(What this task involves): Begin at the line containing "raised() base_washer();" in the entries below and end at the line containing "SHARP = radians(32)"; transcribe that range exactly and nothing outside it.

(Records for this exercise):
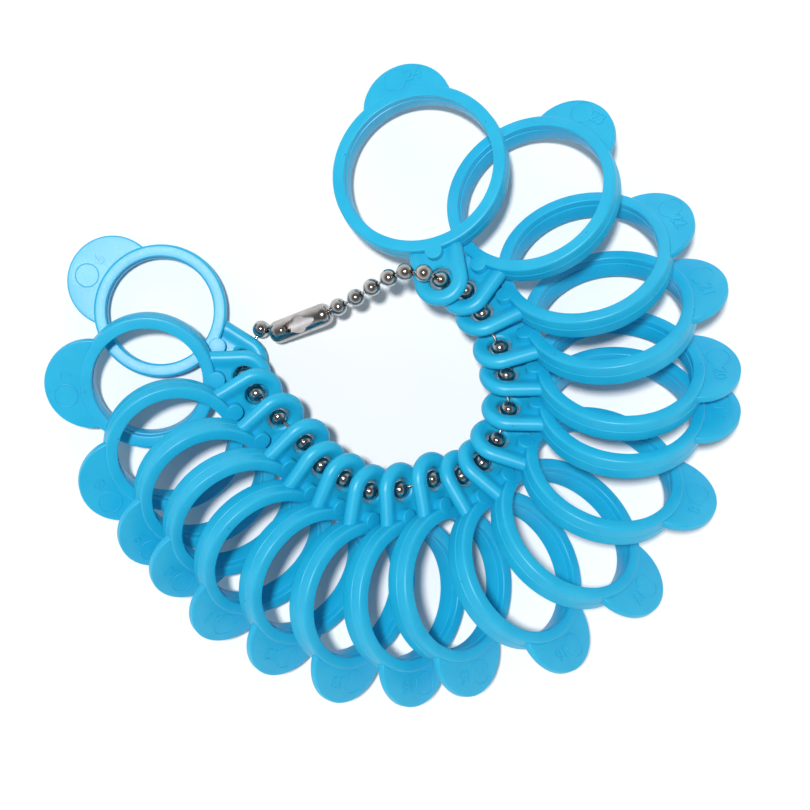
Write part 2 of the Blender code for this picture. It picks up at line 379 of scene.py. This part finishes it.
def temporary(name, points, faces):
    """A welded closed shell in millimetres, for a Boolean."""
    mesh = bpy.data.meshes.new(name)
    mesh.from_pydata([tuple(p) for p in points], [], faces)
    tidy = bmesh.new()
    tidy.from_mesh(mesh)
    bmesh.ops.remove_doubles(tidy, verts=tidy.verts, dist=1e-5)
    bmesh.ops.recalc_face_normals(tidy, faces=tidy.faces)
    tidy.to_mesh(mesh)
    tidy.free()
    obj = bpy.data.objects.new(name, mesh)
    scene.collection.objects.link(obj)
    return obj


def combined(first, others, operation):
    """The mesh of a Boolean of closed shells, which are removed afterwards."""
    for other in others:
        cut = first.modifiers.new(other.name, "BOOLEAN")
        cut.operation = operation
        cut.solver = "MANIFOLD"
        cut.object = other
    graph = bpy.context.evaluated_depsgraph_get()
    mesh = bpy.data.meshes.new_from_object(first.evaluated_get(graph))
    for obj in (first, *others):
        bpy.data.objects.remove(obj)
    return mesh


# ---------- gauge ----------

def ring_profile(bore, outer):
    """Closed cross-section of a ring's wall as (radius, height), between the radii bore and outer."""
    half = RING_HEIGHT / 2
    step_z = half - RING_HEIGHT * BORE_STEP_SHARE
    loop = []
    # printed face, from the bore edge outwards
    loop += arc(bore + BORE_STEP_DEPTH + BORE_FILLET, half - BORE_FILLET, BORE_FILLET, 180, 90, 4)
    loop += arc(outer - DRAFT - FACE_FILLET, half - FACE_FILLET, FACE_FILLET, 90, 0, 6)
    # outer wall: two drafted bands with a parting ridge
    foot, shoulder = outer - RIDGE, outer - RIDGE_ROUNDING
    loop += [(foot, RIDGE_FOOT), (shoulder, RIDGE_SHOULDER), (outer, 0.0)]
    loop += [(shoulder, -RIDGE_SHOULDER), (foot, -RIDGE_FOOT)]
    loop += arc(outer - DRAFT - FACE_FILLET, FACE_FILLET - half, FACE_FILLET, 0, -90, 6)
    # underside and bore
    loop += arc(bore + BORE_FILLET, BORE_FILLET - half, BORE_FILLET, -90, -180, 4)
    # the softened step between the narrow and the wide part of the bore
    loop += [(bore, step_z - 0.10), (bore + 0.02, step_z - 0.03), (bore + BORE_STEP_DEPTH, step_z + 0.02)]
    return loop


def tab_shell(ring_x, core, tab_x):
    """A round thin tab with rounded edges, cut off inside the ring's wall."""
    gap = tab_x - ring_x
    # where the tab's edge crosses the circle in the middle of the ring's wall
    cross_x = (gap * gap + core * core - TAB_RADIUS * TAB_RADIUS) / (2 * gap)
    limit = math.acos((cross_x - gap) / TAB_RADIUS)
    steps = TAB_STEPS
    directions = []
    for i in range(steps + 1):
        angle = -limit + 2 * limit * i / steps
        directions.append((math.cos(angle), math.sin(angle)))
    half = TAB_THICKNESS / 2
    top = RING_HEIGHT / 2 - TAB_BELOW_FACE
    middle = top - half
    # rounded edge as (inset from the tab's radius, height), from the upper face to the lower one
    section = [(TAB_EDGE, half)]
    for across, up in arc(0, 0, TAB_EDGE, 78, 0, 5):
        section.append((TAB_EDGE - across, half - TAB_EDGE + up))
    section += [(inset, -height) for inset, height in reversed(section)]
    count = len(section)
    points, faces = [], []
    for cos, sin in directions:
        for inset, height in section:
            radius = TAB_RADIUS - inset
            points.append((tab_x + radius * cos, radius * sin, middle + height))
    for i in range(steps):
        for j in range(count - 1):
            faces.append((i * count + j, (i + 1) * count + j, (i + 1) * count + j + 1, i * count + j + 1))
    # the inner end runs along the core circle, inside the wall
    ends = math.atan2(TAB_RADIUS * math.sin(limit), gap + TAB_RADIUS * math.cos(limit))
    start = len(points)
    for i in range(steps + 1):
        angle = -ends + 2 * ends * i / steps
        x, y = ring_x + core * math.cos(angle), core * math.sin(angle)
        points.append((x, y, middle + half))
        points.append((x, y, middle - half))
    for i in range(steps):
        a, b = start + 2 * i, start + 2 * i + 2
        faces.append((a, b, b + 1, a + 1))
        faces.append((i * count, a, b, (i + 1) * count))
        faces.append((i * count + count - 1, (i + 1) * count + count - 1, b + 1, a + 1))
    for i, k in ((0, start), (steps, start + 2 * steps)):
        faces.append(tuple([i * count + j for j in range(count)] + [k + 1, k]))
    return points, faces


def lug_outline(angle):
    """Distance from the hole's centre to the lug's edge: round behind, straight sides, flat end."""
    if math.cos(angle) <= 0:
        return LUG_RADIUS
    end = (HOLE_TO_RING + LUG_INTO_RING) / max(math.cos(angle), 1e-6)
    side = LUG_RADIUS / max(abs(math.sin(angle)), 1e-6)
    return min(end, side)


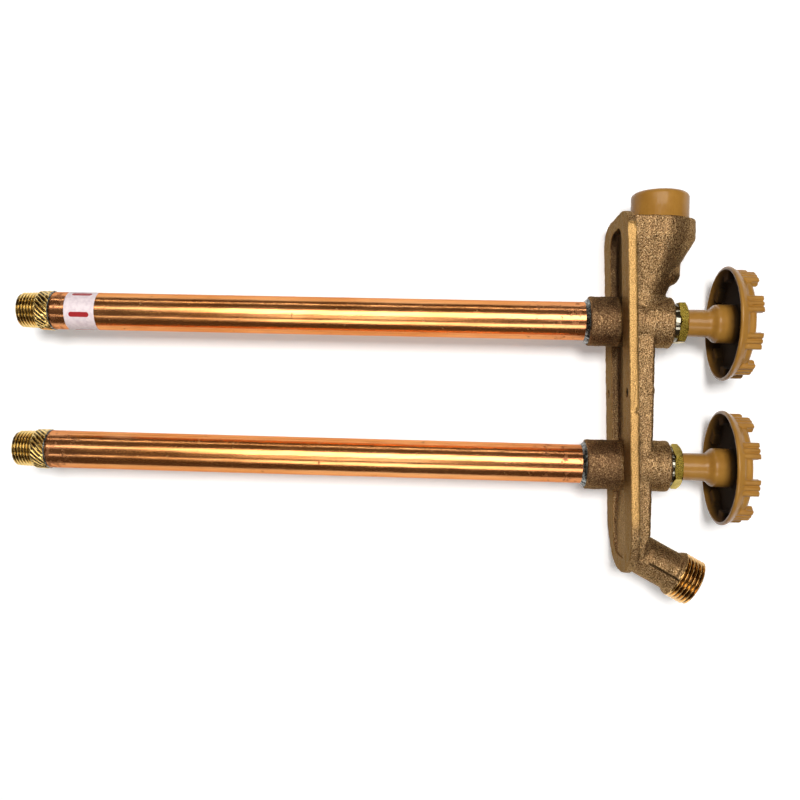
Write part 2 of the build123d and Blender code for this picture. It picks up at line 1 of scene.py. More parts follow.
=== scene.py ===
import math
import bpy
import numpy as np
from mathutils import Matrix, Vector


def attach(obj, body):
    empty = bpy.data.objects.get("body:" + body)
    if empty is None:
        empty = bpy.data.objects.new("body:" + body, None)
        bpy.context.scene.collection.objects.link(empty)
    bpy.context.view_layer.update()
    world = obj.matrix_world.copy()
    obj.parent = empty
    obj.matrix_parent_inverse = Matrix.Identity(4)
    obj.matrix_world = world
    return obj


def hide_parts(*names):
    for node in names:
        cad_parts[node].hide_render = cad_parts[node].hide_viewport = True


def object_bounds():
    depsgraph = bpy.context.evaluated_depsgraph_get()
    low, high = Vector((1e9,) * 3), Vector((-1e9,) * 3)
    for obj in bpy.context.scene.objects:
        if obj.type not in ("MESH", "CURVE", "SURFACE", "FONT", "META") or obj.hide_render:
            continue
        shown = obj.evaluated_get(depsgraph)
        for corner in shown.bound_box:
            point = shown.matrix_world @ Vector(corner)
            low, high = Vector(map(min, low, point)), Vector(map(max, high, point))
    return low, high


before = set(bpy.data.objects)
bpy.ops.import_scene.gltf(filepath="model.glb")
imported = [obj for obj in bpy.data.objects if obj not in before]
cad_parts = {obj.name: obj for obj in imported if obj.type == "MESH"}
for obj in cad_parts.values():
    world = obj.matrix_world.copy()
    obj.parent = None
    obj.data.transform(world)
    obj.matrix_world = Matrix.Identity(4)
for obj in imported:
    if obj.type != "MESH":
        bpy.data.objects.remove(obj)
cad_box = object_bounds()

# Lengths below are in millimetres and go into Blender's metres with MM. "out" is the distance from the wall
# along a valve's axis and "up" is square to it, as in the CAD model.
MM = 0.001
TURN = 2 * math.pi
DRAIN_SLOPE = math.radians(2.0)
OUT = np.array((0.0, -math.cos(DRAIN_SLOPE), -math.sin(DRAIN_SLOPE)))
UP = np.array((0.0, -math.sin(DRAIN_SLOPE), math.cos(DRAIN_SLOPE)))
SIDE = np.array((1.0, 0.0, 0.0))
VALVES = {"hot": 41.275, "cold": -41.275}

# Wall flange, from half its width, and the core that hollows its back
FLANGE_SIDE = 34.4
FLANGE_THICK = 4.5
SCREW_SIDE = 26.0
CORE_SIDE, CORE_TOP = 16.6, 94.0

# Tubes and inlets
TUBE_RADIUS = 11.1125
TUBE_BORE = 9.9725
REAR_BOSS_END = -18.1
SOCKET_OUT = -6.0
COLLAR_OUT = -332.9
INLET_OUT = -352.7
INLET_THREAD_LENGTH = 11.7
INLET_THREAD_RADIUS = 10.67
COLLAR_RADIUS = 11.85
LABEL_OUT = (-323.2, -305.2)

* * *

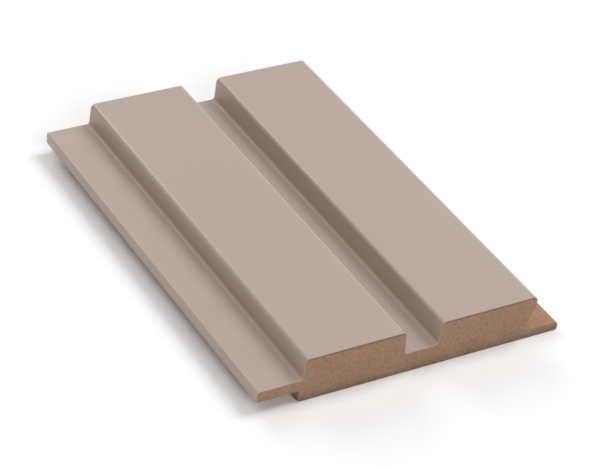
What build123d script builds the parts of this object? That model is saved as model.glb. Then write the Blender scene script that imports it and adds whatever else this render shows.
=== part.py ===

...

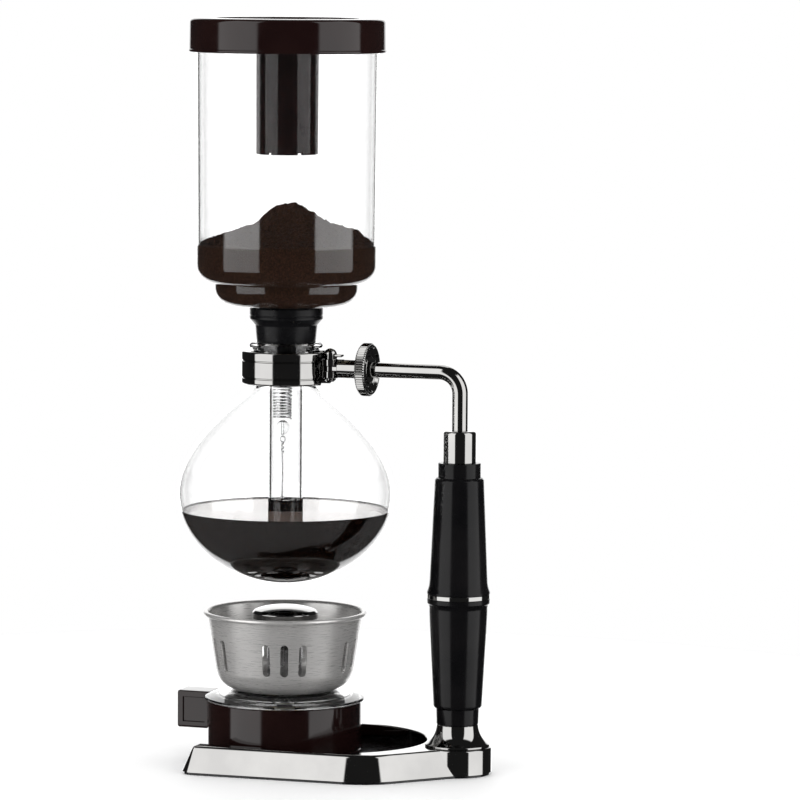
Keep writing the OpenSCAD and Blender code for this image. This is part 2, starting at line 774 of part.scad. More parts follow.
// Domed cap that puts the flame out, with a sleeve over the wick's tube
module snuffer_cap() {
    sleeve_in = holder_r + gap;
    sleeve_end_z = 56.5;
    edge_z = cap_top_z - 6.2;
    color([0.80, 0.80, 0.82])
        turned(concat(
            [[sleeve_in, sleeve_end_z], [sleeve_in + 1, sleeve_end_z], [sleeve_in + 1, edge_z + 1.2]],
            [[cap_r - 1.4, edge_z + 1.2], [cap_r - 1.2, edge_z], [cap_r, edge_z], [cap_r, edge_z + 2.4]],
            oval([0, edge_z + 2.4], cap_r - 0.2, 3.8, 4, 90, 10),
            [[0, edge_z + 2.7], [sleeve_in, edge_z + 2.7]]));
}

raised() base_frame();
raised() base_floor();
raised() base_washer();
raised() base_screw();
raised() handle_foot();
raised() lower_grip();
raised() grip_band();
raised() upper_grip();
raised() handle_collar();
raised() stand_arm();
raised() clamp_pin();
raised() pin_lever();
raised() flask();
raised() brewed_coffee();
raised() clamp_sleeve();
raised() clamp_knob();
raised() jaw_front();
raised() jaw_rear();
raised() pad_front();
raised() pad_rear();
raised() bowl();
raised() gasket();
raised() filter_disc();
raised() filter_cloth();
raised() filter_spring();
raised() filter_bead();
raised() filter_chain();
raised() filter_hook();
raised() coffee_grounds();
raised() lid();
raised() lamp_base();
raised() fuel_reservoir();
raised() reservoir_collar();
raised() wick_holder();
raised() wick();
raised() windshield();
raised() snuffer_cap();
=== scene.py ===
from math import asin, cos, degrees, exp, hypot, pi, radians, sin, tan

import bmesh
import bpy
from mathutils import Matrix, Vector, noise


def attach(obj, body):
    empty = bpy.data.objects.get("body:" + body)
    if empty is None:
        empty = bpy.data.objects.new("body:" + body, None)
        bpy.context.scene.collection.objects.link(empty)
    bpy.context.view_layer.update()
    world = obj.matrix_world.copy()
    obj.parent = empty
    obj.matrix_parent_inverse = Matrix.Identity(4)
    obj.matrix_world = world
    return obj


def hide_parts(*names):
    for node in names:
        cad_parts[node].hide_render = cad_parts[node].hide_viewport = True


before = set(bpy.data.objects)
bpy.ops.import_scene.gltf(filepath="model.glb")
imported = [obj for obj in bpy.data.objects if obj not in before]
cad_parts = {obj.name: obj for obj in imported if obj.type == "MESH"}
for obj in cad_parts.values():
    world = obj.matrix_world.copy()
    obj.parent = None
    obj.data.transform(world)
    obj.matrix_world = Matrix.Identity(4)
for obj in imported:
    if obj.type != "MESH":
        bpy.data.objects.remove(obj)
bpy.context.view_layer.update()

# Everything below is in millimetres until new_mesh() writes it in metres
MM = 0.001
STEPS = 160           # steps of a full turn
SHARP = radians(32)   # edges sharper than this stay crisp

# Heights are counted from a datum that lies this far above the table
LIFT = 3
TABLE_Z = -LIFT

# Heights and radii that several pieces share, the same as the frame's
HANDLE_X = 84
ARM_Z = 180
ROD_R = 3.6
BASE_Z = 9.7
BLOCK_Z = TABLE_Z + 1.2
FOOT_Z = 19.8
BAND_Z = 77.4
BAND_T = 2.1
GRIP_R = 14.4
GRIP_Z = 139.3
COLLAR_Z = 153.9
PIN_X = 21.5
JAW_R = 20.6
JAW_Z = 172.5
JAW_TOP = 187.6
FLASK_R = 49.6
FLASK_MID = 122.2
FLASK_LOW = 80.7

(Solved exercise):
raised() base_washer();
raised() base_screw();
raised() handle_foot();
raised() lower_grip();
raised() grip_band();
raised() upper_grip();
raised() handle_collar();
raised() stand_arm();
raised() clamp_pin();
raised() pin_lever();
raised() flask();
raised() brewed_coffee();
raised() clamp_sleeve();
raised() clamp_knob();
raised() jaw_front();
raised() jaw_rear();
raised() pad_front();
raised() pad_rear();
raised() bowl();
raised() gasket();
raised() filter_disc();
raised() filter_cloth();
raised() filter_spring();
raised() filter_bead();
raised() filter_chain();
raised() filter_hook();
raised() coffee_grounds();
raised() lid();
raised() lamp_base();
raised() fuel_reservoir();
raised() reservoir_collar();
raised() wick_holder();
raised() wick();
raised() windshield();
raised() snuffer_cap();
=== scene.py ===
from math import asin, cos, degrees, exp, hypot, pi, radians, sin, tan

import bmesh
import bpy
from mathutils import Matrix, Vector, noise


def attach(obj, body):
    empty = bpy.data.objects.get("body:" + body)
    if empty is None:
        empty = bpy.data.objects.new("body:" + body, None)
        bpy.context.scene.collection.objects.link(empty)
    bpy.context.view_layer.update()
    world = obj.matrix_world.copy()
    obj.parent = empty
    obj.matrix_parent_inverse = Matrix.Identity(4)
    obj.matrix_world = world
    return obj


def hide_parts(*names):
    for node in names:
        cad_parts[node].hide_render = cad_parts[node].hide_viewport = True


before = set(bpy.data.objects)
bpy.ops.import_scene.gltf(filepath="model.glb")
imported = [obj for obj in bpy.data.objects if obj not in before]
cad_parts = {obj.name: obj for obj in imported if obj.type == "MESH"}
for obj in cad_parts.values():
    world = obj.matrix_world.copy()
    obj.parent = None
    obj.data.transform(world)
    obj.matrix_world = Matrix.Identity(4)
for obj in imported:
    if obj.type != "MESH":
        bpy.data.objects.remove(obj)
bpy.context.view_layer.update()

# Everything below is in millimetres until new_mesh() writes it in metres
MM = 0.001
STEPS = 160           # steps of a full turn
SHARP = radians(32)   # edges sharper than this stay crisp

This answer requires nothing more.